_WHAT TO WORK ON:_ Verbatim output of all the material below is required.

_DATASET EXCERPT:_
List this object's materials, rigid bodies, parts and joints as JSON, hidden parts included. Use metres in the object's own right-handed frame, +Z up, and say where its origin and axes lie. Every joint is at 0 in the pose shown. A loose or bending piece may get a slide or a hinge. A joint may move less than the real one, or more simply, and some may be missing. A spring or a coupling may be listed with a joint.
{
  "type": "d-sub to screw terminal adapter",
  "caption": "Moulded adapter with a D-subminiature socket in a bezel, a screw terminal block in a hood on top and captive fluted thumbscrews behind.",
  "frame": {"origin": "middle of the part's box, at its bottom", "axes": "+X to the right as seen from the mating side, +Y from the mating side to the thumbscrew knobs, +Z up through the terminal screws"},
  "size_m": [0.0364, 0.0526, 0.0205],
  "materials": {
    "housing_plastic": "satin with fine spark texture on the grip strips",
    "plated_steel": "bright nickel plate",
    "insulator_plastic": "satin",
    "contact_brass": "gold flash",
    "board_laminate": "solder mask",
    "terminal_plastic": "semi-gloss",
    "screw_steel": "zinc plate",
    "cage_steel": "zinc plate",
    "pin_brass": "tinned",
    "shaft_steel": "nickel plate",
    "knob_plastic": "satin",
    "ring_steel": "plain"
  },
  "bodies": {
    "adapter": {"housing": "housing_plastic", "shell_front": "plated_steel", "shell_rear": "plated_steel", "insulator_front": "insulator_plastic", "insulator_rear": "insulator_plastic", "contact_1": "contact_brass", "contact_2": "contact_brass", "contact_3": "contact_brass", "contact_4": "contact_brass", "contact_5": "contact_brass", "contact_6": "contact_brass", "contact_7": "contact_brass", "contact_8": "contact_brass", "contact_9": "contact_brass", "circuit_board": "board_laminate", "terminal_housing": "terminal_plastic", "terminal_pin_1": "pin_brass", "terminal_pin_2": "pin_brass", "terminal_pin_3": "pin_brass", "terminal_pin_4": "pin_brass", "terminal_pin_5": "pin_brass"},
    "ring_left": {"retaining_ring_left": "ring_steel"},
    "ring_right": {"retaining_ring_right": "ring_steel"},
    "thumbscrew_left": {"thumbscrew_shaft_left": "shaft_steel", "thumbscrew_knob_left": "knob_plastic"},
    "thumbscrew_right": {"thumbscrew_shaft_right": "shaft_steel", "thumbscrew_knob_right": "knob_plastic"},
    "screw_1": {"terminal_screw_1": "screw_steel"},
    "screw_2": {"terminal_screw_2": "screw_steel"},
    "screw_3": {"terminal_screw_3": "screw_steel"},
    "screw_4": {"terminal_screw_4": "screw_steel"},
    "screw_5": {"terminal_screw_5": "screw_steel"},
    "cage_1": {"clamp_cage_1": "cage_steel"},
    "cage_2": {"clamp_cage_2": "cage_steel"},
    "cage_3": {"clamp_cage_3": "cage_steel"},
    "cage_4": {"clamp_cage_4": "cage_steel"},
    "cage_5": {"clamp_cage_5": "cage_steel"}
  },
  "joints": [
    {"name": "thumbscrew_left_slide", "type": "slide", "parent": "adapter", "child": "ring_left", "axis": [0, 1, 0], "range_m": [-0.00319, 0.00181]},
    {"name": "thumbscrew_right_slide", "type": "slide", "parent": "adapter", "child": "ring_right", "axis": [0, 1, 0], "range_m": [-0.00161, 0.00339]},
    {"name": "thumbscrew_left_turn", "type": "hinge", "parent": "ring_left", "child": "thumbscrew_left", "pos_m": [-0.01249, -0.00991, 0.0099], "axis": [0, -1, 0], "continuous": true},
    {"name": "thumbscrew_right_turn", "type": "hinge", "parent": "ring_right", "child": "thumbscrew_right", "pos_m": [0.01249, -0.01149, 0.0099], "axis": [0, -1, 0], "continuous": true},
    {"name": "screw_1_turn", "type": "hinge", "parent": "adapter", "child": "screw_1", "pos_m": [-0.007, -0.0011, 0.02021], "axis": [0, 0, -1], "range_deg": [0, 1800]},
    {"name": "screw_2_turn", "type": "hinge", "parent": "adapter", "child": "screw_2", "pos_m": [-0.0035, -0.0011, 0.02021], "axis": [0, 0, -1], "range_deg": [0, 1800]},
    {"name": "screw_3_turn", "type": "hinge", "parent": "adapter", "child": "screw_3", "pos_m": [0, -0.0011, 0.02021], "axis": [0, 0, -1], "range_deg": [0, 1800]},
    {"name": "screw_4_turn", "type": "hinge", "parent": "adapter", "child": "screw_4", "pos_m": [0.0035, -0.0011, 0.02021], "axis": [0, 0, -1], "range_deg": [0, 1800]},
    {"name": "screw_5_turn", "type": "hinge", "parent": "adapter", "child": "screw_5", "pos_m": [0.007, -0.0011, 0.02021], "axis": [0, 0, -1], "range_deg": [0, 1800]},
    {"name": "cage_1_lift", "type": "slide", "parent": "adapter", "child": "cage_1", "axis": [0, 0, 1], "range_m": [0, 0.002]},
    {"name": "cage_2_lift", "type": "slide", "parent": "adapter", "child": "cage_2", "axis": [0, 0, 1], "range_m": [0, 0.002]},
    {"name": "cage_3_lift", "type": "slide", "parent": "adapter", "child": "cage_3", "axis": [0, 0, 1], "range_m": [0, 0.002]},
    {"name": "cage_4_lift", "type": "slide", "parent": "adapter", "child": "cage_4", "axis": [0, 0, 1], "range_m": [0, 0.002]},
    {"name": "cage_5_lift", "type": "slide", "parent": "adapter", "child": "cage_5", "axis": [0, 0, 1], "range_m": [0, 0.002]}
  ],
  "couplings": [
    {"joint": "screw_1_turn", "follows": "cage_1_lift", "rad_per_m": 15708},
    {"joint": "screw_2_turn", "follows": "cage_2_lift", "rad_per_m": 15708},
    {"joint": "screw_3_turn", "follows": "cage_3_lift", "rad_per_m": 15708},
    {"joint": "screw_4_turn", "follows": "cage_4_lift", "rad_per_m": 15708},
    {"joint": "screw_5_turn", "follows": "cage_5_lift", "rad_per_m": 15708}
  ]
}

_SOLUTION:_
List this object's materials, rigid bodies, parts and joints as JSON, hidden parts included. Use metres in the object's own right-handed frame, +Z up, and say where its origin and axes lie. Every joint is at 0 in the pose shown. A loose or bending piece may get a slide or a hinge. A joint may move less than the real one, or more simply, and some may be missing. A spring or a coupling may be listed with a joint.
{
  "type": "d-sub to screw terminal adapter",
  "caption": "Moulded adapter with a D-subminiature socket in a bezel, a screw terminal block in a hood on top and captive fluted thumbscrews behind.",
  "frame": {"origin": "middle of the part's box, at its bottom", "axes": "+X to the right as seen from the mating side, +Y from the mating side to the thumbscrew knobs, +Z up through the terminal screws"},
  "size_m": [0.0364, 0.0526, 0.0205],
  "materials": {
    "housing_plastic": "satin with fine spark texture on the grip strips",
    "plated_steel": "bright nickel plate",
    "insulator_plastic": "satin",
    "contact_brass": "gold flash",
    "board_laminate": "solder mask",
    "terminal_plastic": "semi-gloss",
    "screw_steel": "zinc plate",
    "cage_steel": "zinc plate",
    "pin_brass": "tinned",
    "shaft_steel": "nickel plate",
    "knob_plastic": "satin",
    "ring_steel": "plain"
  },
  "bodies": {
    "adapter": {"housing": "housing_plastic", "shell_front": "plated_steel", "shell_rear": "plated_steel", "insulator_front": "insulator_plastic", "insulator_rear": "insulator_plastic", "contact_1": "contact_brass", "contact_2": "contact_brass", "contact_3": "contact_brass", "contact_4": "contact_brass", "contact_5": "contact_brass", "contact_6": "contact_brass", "contact_7": "contact_brass", "contact_8": "contact_brass", "contact_9": "contact_brass", "circuit_board": "board_laminate", "terminal_housing": "terminal_plastic", "terminal_pin_1": "pin_brass", "terminal_pin_2": "pin_brass", "terminal_pin_3": "pin_brass", "terminal_pin_4": "pin_brass", "terminal_pin_5": "pin_brass"},
    "ring_left": {"retaining_ring_left": "ring_steel"},
    "ring_right": {"retaining_ring_right": "ring_steel"},
    "thumbscrew_left": {"thumbscrew_shaft_left": "shaft_steel", "thumbscrew_knob_left": "knob_plastic"},
    "thumbscrew_right": {"thumbscrew_shaft_right": "shaft_steel", "thumbscrew_knob_right": "knob_plastic"},
    "screw_1": {"terminal_screw_1": "screw_steel"},
    "screw_2": {"terminal_screw_2": "screw_steel"},
    "screw_3": {"terminal_screw_3": "screw_steel"},
    "screw_4": {"terminal_screw_4": "screw_steel"},
    "screw_5": {"terminal_screw_5": "screw_steel"},
    "cage_1": {"clamp_cage_1": "cage_steel"},
    "cage_2": {"clamp_cage_2": "cage_steel"},
    "cage_3": {"clamp_cage_3": "cage_steel"},
    "cage_4": {"clamp_cage_4": "cage_steel"},
    "cage_5": {"clamp_cage_5": "cage_steel"}
  },
  "joints": [
    {"name": "thumbscrew_left_slide", "type": "slide", "parent": "adapter", "child": "ring_left", "axis": [0, 1, 0], "range_m": [-0.00319, 0.00181]},
    {"name": "thumbscrew_right_slide", "type": "slide", "parent": "adapter", "child": "ring_right", "axis": [0, 1, 0], "range_m": [-0.00161, 0.00339]},
    {"name": "thumbscrew_left_turn", "type": "hinge", "parent": "ring_left", "child": "thumbscrew_left", "pos_m": [-0.01249, -0.00991, 0.0099], "axis": [0, -1, 0], "continuous": true},
    {"name": "thumbscrew_right_turn", "type": "hinge", "parent": "ring_right", "child": "thumbscrew_right", "pos_m": [0.01249, -0.01149, 0.0099], "axis": [0, -1, 0], "continuous": true},
    {"name": "screw_1_turn", "type": "hinge", "parent": "adapter", "child": "screw_1", "pos_m": [-0.007, -0.0011, 0.02021], "axis": [0, 0, -1], "range_deg": [0, 1800]},
    {"name": "screw_2_turn", "type": "hinge", "parent": "adapter", "child": "screw_2", "pos_m": [-0.0035, -0.0011, 0.02021], "axis": [0, 0, -1], "range_deg": [0, 1800]},
    {"name": "screw_3_turn", "type": "hinge", "parent": "adapter", "child": "screw_3", "pos_m": [0, -0.0011, 0.02021], "axis": [0, 0, -1], "range_deg": [0, 1800]},
    {"name": "screw_4_turn", "type": "hinge", "parent": "adapter", "child": "screw_4", "pos_m": [0.0035, -0.0011, 0.02021], "axis": [0, 0, -1], "range_deg": [0, 1800]},
    {"name": "screw_5_turn", "type": "hinge", "parent": "adapter", "child": "screw_5", "pos_m": [0.007, -0.0011, 0.02021], "axis": [0, 0, -1], "range_deg": [0, 1800]},
    {"name": "cage_1_lift", "type": "slide", "parent": "adapter", "child": "cage_1", "axis": [0, 0, 1], "range_m": [0, 0.002]},
    {"name": "cage_2_lift", "type": "slide", "parent": "adapter", "child": "cage_2", "axis": [0, 0, 1], "range_m": [0, 0.002]},
    {"name": "cage_3_lift", "type": "slide", "parent": "adapter", "child": "cage_3", "axis": [0, 0, 1], "range_m": [0, 0.002]},
    {"name": "cage_4_lift", "type": "slide", "parent": "adapter", "child": "cage_4", "axis": [0, 0, 1], "range_m": [0, 0.002]},
    {"name": "cage_5_lift", "type": "slide", "parent": "adapter", "child": "cage_5", "axis": [0, 0, 1], "range_m": [0, 0.002]}
  ],
  "couplings": [
    {"joint": "screw_1_turn", "follows": "cage_1_lift", "rad_per_m": 15708},
    {"joint": "screw_2_turn", "follows": "cage_2_lift", "rad_per_m": 15708},
    {"joint": "screw_3_turn", "follows": "cage_3_lift", "rad_per_m": 15708},
    {"joint": "screw_4_turn", "follows": "cage_4_lift", "rad_per_m": 15708},
    {"joint": "screw_5_turn", "follows": "cage_5_lift", "rad_per_m": 15708}
  ]
}